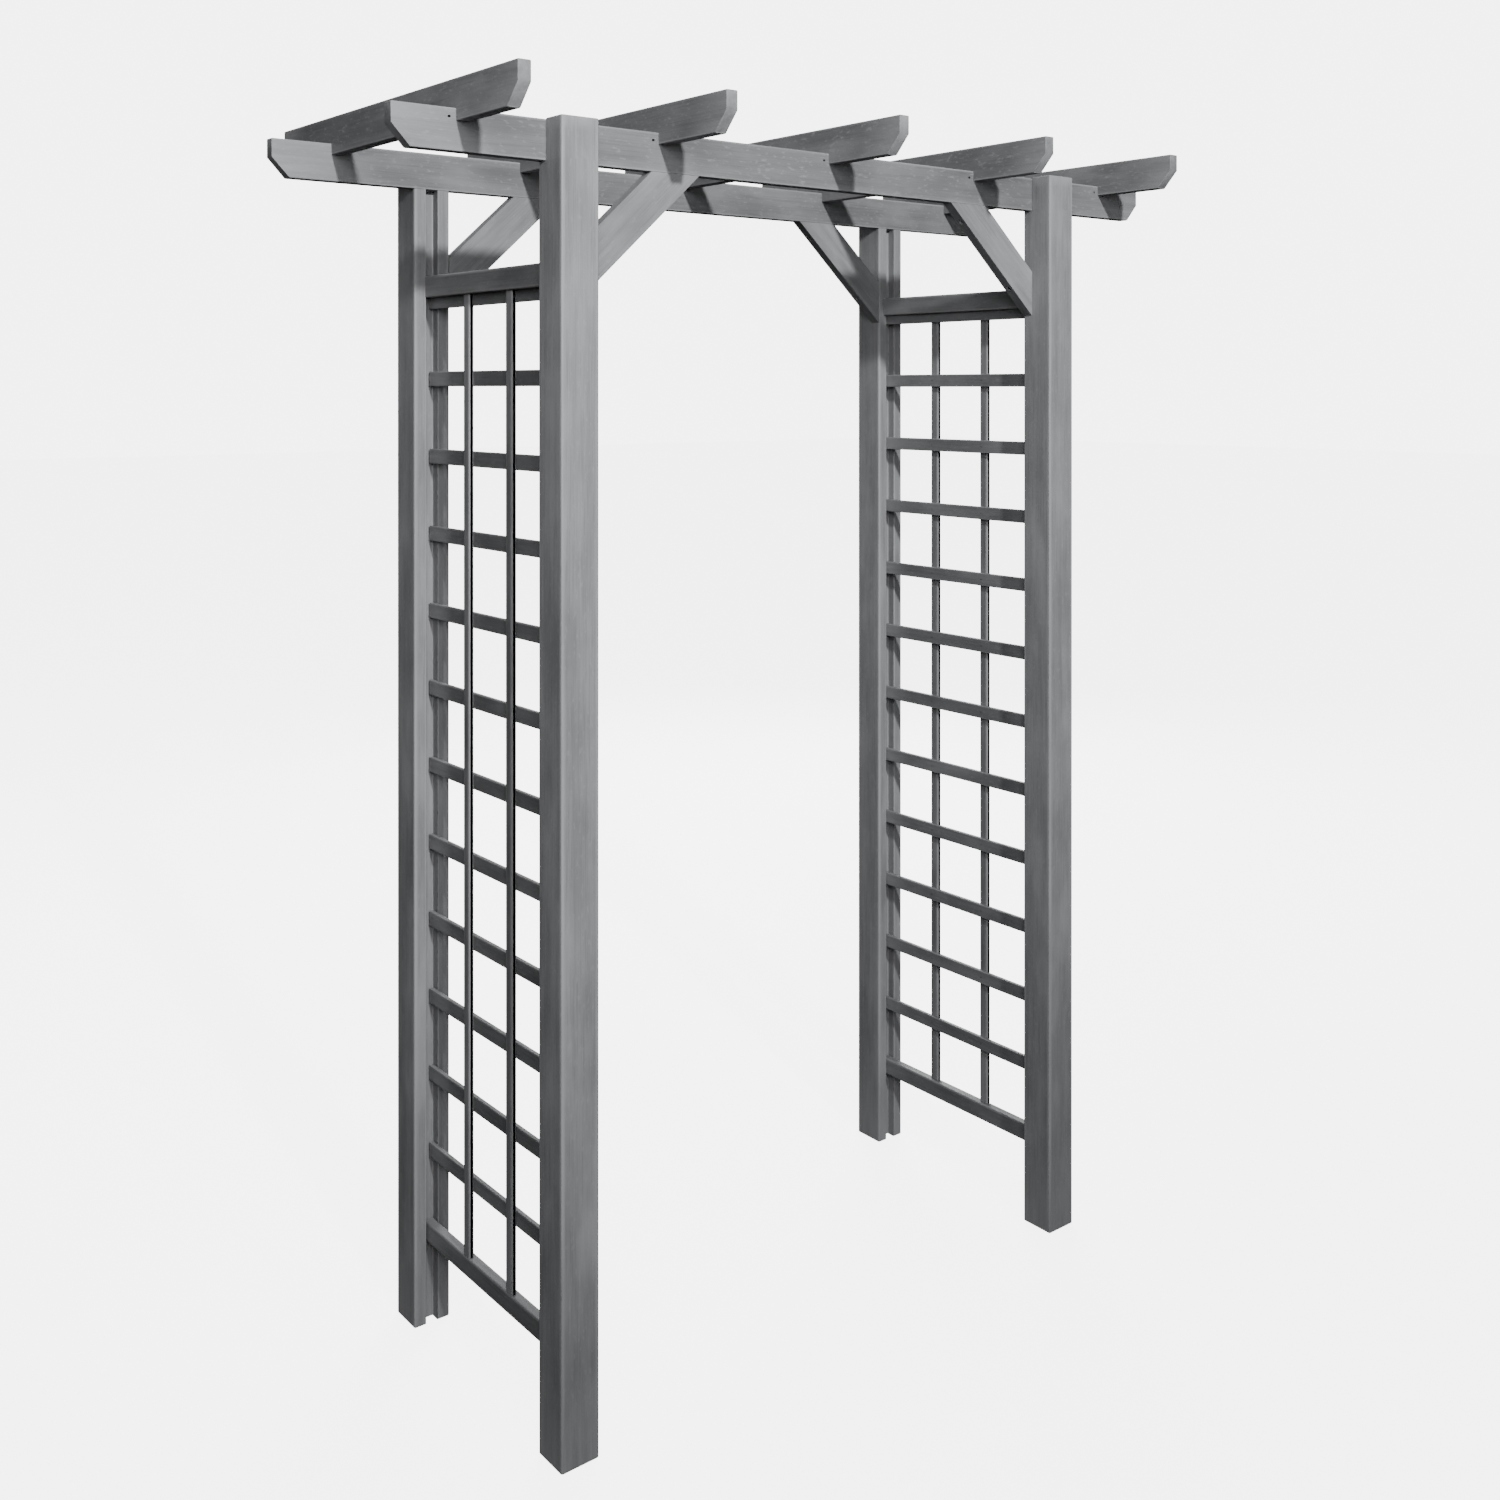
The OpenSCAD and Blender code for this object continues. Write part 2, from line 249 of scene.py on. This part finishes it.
def makePiece(name, parts, finish, slotName, *stands):
    # Joins the carried parts into one mesh with its attributes, turns it outwards if its signed
    # volume is below nought, and gives it to the frame. Only square edges stay sharp.
    world = np.concatenate([p["world"] for p in parts])
    faces, base = [], 0
    for p in parts:
        faces += (p["quads"] + base).tolist() + [(cap + base).tolist() for cap in p["caps"]]
        base += len(p["world"])
    mesh = bpy.data.meshes.new(name)
    mesh.from_pydata(world.tolist(), [], faces)
    mesh.validate()
    flow = mesh.attributes.new("grainPlace", "FLOAT_VECTOR", "POINT")
    flow.data.foreach_set("vector", np.concatenate([p["grain"] for p in parts]).astype(np.float32).ravel())
    for label, key in (("rubbedAndSheen", "wornAndSheen"), ("boardTone", "tone")):
        layer = mesh.attributes.new(label, "FLOAT", "POINT")
        layer.data.foreach_set("value", np.concatenate([p[key] for p in parts]).astype(np.float32))
    shell = bmesh.new()
    shell.from_mesh(mesh)
    if shell.calc_volume(signed=True) < 0:
        mesh.flip_normals()
    shell.free()
    mesh.polygons.foreach_set("use_smooth", [True] * len(mesh.polygons))
    mesh.set_sharp_from_angle(angle=math.radians(60))
    mesh.update()
    piece = bpy.data.objects.new(name, mesh)
    bpy.context.scene.collection.objects.link(piece)
    piece.data.materials.append(finishes[finish])
    even = piece.modifiers.new("evenNormals", "WEIGHTED_NORMAL")
    even.weight = 100
    even.keep_sharp = True
    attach(piece, "root")
    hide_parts(*stands)
    return piece


def boxLoop(width, height, radius, steps=3, knee=None):
    # Rectangle from (-width/2, 0) to (width/2, height) with rounded corners, starting on its foot, and
    # with a point on each side at the height of the knee. Its left half is the right half mirrored.
    w = width / 2
    loop, wornAndSheen = roundedLoop([(w, 0), (w, height), (-w, height), (-w, 0)], [radius] * 4, steps)
    size = len(loop) // 2
    right, wornAndSheenRight = loop[:size], wornAndSheen[:size]
    if knee is not None:
        at = int(np.searchsorted(right[:, 1], knee))
        right = np.insert(right, at, (w, knee), 0)
        wornAndSheenRight = np.insert(wornAndSheenRight, at, 0.0)
    left = right[::-1] * (-1, 1)
    return np.concatenate([right, left]), np.concatenate([wornAndSheenRight, wornAndSheenRight[::-1]])


# posts: full section with the groove up to the beam's seat, then the tongue in front of the beam
post = {
    "round": 0.0032, "lip": 0.0012, "easedEnd": 0.002,      # radii of the long edges, groove and ends
    "grooveWidth": 0.024, "grooveDepth": 0.020,
    "seat": 0.070, "tongue": 0.049,                         # height of the tongue and its thickness
    "shades": 0.25,                                         # how far the posts differ in tone
}


def grooveLoop(side, look):
    # square outline with rounded corners and a groove in the middle of its far side
    h, g, d = side / 2, look["grooveWidth"] / 2, look["grooveDepth"]
    outline = [(-h, -h), (h, -h), (h, h), (g, h), (g, h - d), (-g, h - d), (-g, h), (-h, h)]
    r, lip = look["round"], look["lip"]
    loop, wornAndSheen = roundedLoop(outline, [r, r, r, lip, lip, lip, lip, r], 3)
    return loop, wornAndSheen


def makePost(node, front):
    # The grooved section carried from the ground to the seat, and a plain rectangle, as thick as the
    # tongue, carried from there to the top. front is 1 where the groove faces the back, -1 if not.
    low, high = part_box(node)
    side = high.x - low.x
    middle = ((low.x + high.x) / 2, (low.y + high.y) / 2, 0.0)
    axes = [(0, 0, 1), (1, 0, 0), (0, front, 0)]
    seat = high.z - post["seat"]
    tone = float(rng.uniform(0.0, post["shades"]))
    loop, wornAndSheen = grooveLoop(side, post)
    size = len(loop)
    body = carried(loop, wornAndSheen, np.zeros(size), np.full(size, seat), axes, middle,
                   soft=(post["easedEnd"], 0.0), rings=12, tone=tone)
    w, t = side / 2, post["tongue"]
    outline = [(-w, -w), (w, -w), (w, -w + t), (-w, -w + t)]
    tip, tipWornAndSheen = roundedLoop(outline, [post["round"], post["round"], post["lip"], post["lip"]], 3)
    size = len(tip)
    top = carried(tip, tipWornAndSheen, np.full(size, seat), np.full(size, high.z), axes, middle,
                  soft=(0.0, post["easedEnd"]), rings=2, tone=tone)
    # the tongue's grain goes on from the body's
    top["grain"] += body["grain"][0] - top["grain"][0]
    top["grain"][:, 0] += seat
    return makePiece("timber_" + node, [body, top], "post", "stained_post", node)


for side in ("left", "right"):
    makePost("post_front_" + side, 1)
for side in ("left", "right"):
    makePost("post_rear_" + side, -1)
print("posts made")


# beams and rafters: boards on edge, with the lower corner of each end sawn off at a slant
roof = {
    "round": 0.0016, "easedEnd": 0.0014,
    "flat": 0.033, "run": 0.032,        # height of an end's square part and length of its slant
    "bow": 0.0015, "shades": 0.35,
}


def slantEnds(loop, length, look):
    # Below the knee, each end steps back in a straight line, as far as the run at the board's foot.
    height = loop[:, 1].max()
    knee = height - look["flat"]
    back = look["run"] * np.clip(1 - loop[:, 1] / knee, 0, None)
    return -length / 2 + back, length / 2 - back


def makeRoofBoard(node, axis, slotName, bow):
    # The board's rectangle, with a point at the knee, carried along its axis between slanted ends
    low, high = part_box(node)
    size = high - low
    run, across = (size.x, size.y) if axis == "x" else (size.y, size.x)
    loop, wornAndSheen = boxLoop(across, size.z, roof["round"], knee=size.z - roof["flat"])
    start, end = slantEnds(loop, run, roof)
    along, side = ((1, 0, 0), (0, 1, 0)) if axis == "x" else ((0, 1, 0), (1, 0, 0))
    foot = ((low.x + high.x) / 2, (low.y + high.y) / 2, low.z)
    part = carried(loop, wornAndSheen, start, end, [along, side, (0, 0, 1)], foot, soft=(roof["easedEnd"],) * 2,
                   rings=8, bow=bow, fold=True, tone=float(rng.uniform(0.0, roof["shades"])))
    return makePiece("timber_" + node, [part], "board", slotName, node)


for node in ("beam_front", "beam_rear"):
    makeRoofBoard(node, "x", "stained_beam", 0.0)
for k in range(5):
    makeRoofBoard("rafter_%d" % (k + 1), "y", "stained_rafter", float(rng.uniform(-roof["bow"], roof["bow"])))
print("beams and rafters made")


# trellis sides: rails, upright battens and slats
laths = {"slatRound": 0.0011, "battenRound": 0.0028, "railRound": 0.0022, "easedEnd": 0.0008, "shades": 0.5}


def makeLath(node, axis, radius, slotName):
    # A rounded rectangle carried the full length of the node's box, along y or, for a batten, along z
    low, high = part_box(node)
    size = high - low
    if axis == "y":
        run, across, up = size.y, size.x, size.z
        axes = [(0, 1, 0), (1, 0, 0), (0, 0, 1)]
        foot = ((low.x + high.x) / 2, (low.y + high.y) / 2, low.z)
    else:
        run, across, up = size.z, size.x, size.y
        axes = [(0, 0, 1), (1, 0, 0), (0, 1, 0)]
        foot = ((low.x + high.x) / 2, low.y, (low.z + high.z) / 2)
    loop, wornAndSheen = boxLoop(across, up, radius, steps=2)
    ends = np.full(len(loop), run / 2)
    part = carried(loop, wornAndSheen, -ends, ends, axes, foot, soft=(laths["easedEnd"],) * 2, steps=2, rings=4,
                   fold=True, tone=float(rng.uniform(0.0, laths["shades"])))
    return makePiece("timber_" + node, [part], "lath", slotName, node)


for side in ("left", "right"):
    makeLath(side + "_top_rail", "y", laths["railRound"], "stained_rail")
    makeLath(side + "_bottom_rail", "y", laths["railRound"], "stained_rail")
    for where in ("front", "rear"):
        makeLath("%s_batten_%s" % (side, where), "z", laths["battenRound"], "stained_batten")
    for k in [*("%02d" % n for n in range(1, 12)), "top"]:
        makeLath("%s_slat_%s" % (side, k), "y", laths["slatRound"], "stained_slat")
print("trellis sides made")


# braces keep their sawn shape with its screw pockets; their edges are eased
braces = {"ease": 0.0014, "drop": 0.220, "run": 0.240}

slope = math.atan2(braces["drop"], braces["run"])
for node in ("brace_front_left", "brace_front_right", "brace_rear_left", "brace_rear_right"):
    lean = slope if node.endswith("left") else -slope
    # the rotation lays the board's length along the first coordinate
    finish = timberFinish("stained_" + node, stain, (0.0, lean, 0.0), tuple(rng.uniform(-9, 9, 3)))
    part = nodes[node]
    part.data.materials.clear()
    part.data.materials.append(finish)
    weld = part.modifiers.new("weld", "WELD")
    weld.merge_threshold = 0.00001
    ease = part.modifiers.new("ease", "BEVEL")
    ease.width = braces["ease"]
    ease.segments = 2
    ease.limit_method = "ANGLE"
    ease.angle_limit = math.radians(40)
print("braces finished")


# fasteners

steel = {"tone": (0.20, 0.20, 0.205), "dull": (0.08, 0.078, 0.076), "roughness": 0.48}


def steelFinish(name, look):
    # Dull plated steel: grey with darker patches of tarnish, and fine scratches in the bump.
    material = bpy.data.materials.new(name)
    material.use_nodes = True
    tree = material.node_tree
    shader = tree.nodes["Principled BSDF"]
    place = tree.nodes.new("ShaderNodeTexCoord").outputs["Object"]
    patches = noise(tree, place, (260.0, 260.0, 260.0), 3.0)
    scratches = noise(tree, place, (1500.0, 300.0, 1500.0), 2.0)
    colour = tint(tree, remap(tree, patches, 0.4, 0.65), look["tone"], look["dull"])
    link(tree, colour, shader.inputs["Base Color"])
    link(tree, remap(tree, patches, 0.3, 0.7, look["roughness"] - 0.1, look["roughness"] + 0.2),
         shader.inputs["Roughness"])
    shader.inputs["Metallic"].default_value = 0.85
    bump = tree.nodes.new("ShaderNodeBump")
    bump.inputs["Strength"].default_value = 0.2
    bump.inputs["Distance"].default_value = 0.0002
    link(tree, scratches, bump.inputs["Height"])
    link(tree, bump.outputs["Normal"], shader.inputs["Normal"])
    return material


zinc = steelFinish("dullZinc", steel)
for node in ("beam_screws", "brace_screws", "rafter_nails_front", "rafter_nails_rear", "rail_nails",
             "left_pins", "right_pins"):
    nodes[node].data.materials.clear()
    nodes[node].data.materials.append(zinc)
print("fasteners finished")


# floor, light and camera

studio = {
    "floorHalf": 40.0, "floorTone": (0.90, 0.90, 0.90), "floorGlow": 5.0,
    "backdrop": 5.6, "skyLight": 0.36, "groundLight": 0.02, "wallLight": 0.09,
    "keyFrom": (-0.164, -0.925, 0.342), "keyAim": (-0.25, -0.25, 2.40), "keyDistance": 8.0,
    "keySize": 0.20, "keyPower": 3700.0, "keyCone": 34.0,
    "fillAt": (-2.3, -3.3, 2.8), "fillAim": (-0.1, 0.0, 1.9), "fillSize": 1.7, "fillPower": 96.0,
    "rearAt": (3.4, 3.6, 3.2), "rearAim": (0.0, 0.0, 1.2), "rearSize": 2.6, "rearPower": 260.0,
}

floorMesh = bpy.data.meshes.new("floor")
edge = studio["floorHalf"]
corners = [(-edge, -edge, 0), (edge, -edge, 0), (edge, edge, 0), (-edge, edge, 0)]
floorMesh.from_pydata(corners, [], [(0, 1, 2, 3)])
floor = bpy.data.objects.new("floor", floorMesh)
bpy.context.scene.collection.objects.link(floor)
floorPaint = bpy.data.materials.new("paleFloor")
floorPaint.use_nodes = True
paint = floorPaint.node_tree.nodes["Principled BSDF"]
paint.inputs["Base Color"].default_value = (*studio["floorTone"], 1)
paint.inputs["Roughness"].default_value = 0.9
paint.inputs["Emission Color"].default_value = (1, 1, 1, 1)
paint.inputs["Emission Strength"].default_value = studio["floorGlow"]
floorMesh.materials.append(floorPaint)
floor.visible_diffuse = False
floor.visible_glossy = False

# the air is bright overhead, dim at the level of the eye and dark below, and pale behind the arch
world = bpy.data.worlds.new("studioAir")
bpy.context.scene.world = world
world.use_nodes = True
air = world.node_tree
lit = air.nodes["Background"]
lit.inputs["Color"].default_value = (1, 1, 1, 1)
height = air.nodes.new("ShaderNodeSeparateXYZ")
link(air, air.nodes.new("ShaderNodeTexCoord").outputs["Generated"], height.inputs["Vector"])
below = remap(air, height.outputs["Z"], -0.25, 0.0, studio["groundLight"], studio["wallLight"])
above = remap(air, height.outputs["Z"], 0.0, 0.8, 0.0, studio["skyLight"] - studio["wallLight"])
link(air, combine(air, "ADD", below, above), lit.inputs["Strength"])
plain = air.nodes.new("ShaderNodeBackground")
plain.inputs["Color"].default_value = (1, 1, 1, 1)
plain.inputs["Strength"].default_value = studio["backdrop"]
choose = air.nodes.new("ShaderNodeMixShader")
link(air, air.nodes.new("ShaderNodeLightPath").outputs["Is Camera Ray"], choose.inputs["Fac"])
link(air, lit.outputs["Background"], choose.inputs[1])
link(air, plain.outputs["Background"], choose.inputs[2])
link(air, choose.outputs["Shader"], air.nodes["World Output"].inputs["Surface"])


def addLight(name, lamp, place, aim):
    # hangs a lamp at its place, turned to face its aim
    holder = bpy.data.objects.new(name, lamp)
    holder.location = place
    holder.rotation_euler = (Vector(aim) - Vector(place)).to_track_quat("-Z", "Y").to_euler()
    holder.visible_camera = False
    bpy.context.scene.collection.objects.link(holder)


key = bpy.data.lights.new("keyLight", "SPOT")
key.energy = studio["keyPower"]
key.shadow_soft_size = studio["keySize"]
key.spot_size = math.radians(studio["keyCone"])
key.spot_blend = 1.0
keyAim = Vector(studio["keyAim"])
addLight("keyLight", key, keyAim + Vector(studio["keyFrom"]) * studio["keyDistance"], keyAim)

for name in ("fill", "rear"):
    lamp = bpy.data.lights.new(name + "Light", "AREA")
    lamp.size = studio[name + "Size"]
    lamp.energy = studio[name + "Power"]
    addLight(name + "Light", lamp, studio[name + "At"], studio[name + "Aim"])

view = {"place": (-1.9906, -2.5171, 1.7559), "yaw": 0.6790, "pitch": -0.001, "lens": 38.45,
        "shiftX": -0.0119, "shiftY": -0.2397}
lens = bpy.data.cameras.new("camera")
lens.sensor_width = 36.0
lens.lens = view["lens"]
lens.shift_x = view["shiftX"]
lens.shift_y = view["shiftY"]
camera = bpy.data.objects.new("camera", lens)
camera.location = view["place"]
camera.rotation_euler = (math.pi / 2 + view["pitch"], 0.0, -view["yaw"])
bpy.context.scene.collection.objects.link(camera)
bpy.context.scene.camera = camera
print("stage set")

### [Task directions]
Set down verbatim only the lines between the start of the data above and the line with "return piece", both boundaries included.

### [Full output]
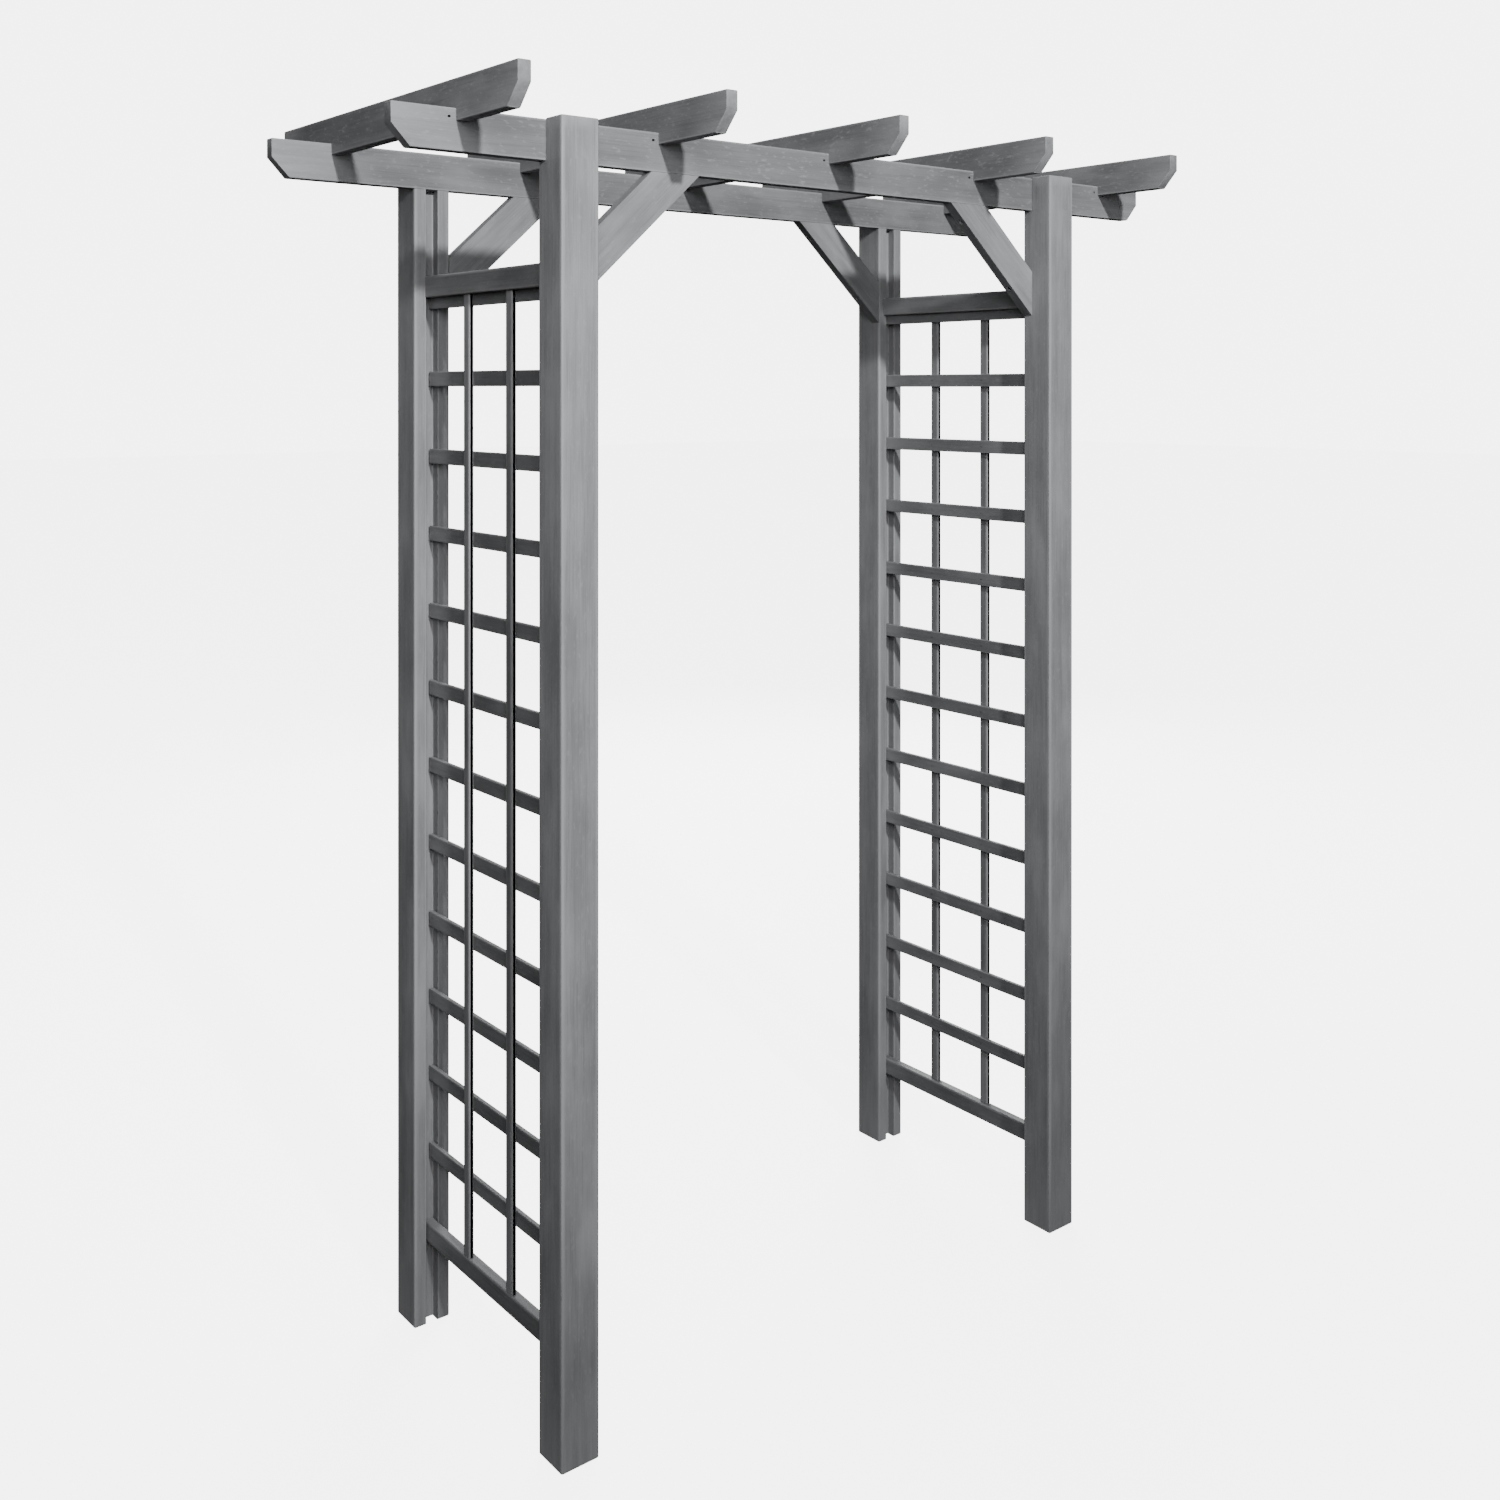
The OpenSCAD and Blender code for this object continues. Write part 2, from line 249 of scene.py on. This part finishes it.
def makePiece(name, parts, finish, slotName, *stands):
    # Joins the carried parts into one mesh with its attributes, turns it outwards if its signed
    # volume is below nought, and gives it to the frame. Only square edges stay sharp.
    world = np.concatenate([p["world"] for p in parts])
    faces, base = [], 0
    for p in parts:
        faces += (p["quads"] + base).tolist() + [(cap + base).tolist() for cap in p["caps"]]
        base += len(p["world"])
    mesh = bpy.data.meshes.new(name)
    mesh.from_pydata(world.tolist(), [], faces)
    mesh.validate()
    flow = mesh.attributes.new("grainPlace", "FLOAT_VECTOR", "POINT")
    flow.data.foreach_set("vector", np.concatenate([p["grain"] for p in parts]).astype(np.float32).ravel())
    for label, key in (("rubbedAndSheen", "wornAndSheen"), ("boardTone", "tone")):
        layer = mesh.attributes.new(label, "FLOAT", "POINT")
        layer.data.foreach_set("value", np.concatenate([p[key] for p in parts]).astype(np.float32))
    shell = bmesh.new()
    shell.from_mesh(mesh)
    if shell.calc_volume(signed=True) < 0:
        mesh.flip_normals()
    shell.free()
    mesh.polygons.foreach_set("use_smooth", [True] * len(mesh.polygons))
    mesh.set_sharp_from_angle(angle=math.radians(60))
    mesh.update()
    piece = bpy.data.objects.new(name, mesh)
    bpy.context.scene.collection.objects.link(piece)
    piece.data.materials.append(finishes[finish])
    even = piece.modifiers.new("evenNormals", "WEIGHTED_NORMAL")
    even.weight = 100
    even.keep_sharp = True
    attach(piece, "root")
    hide_parts(*stands)
    return piece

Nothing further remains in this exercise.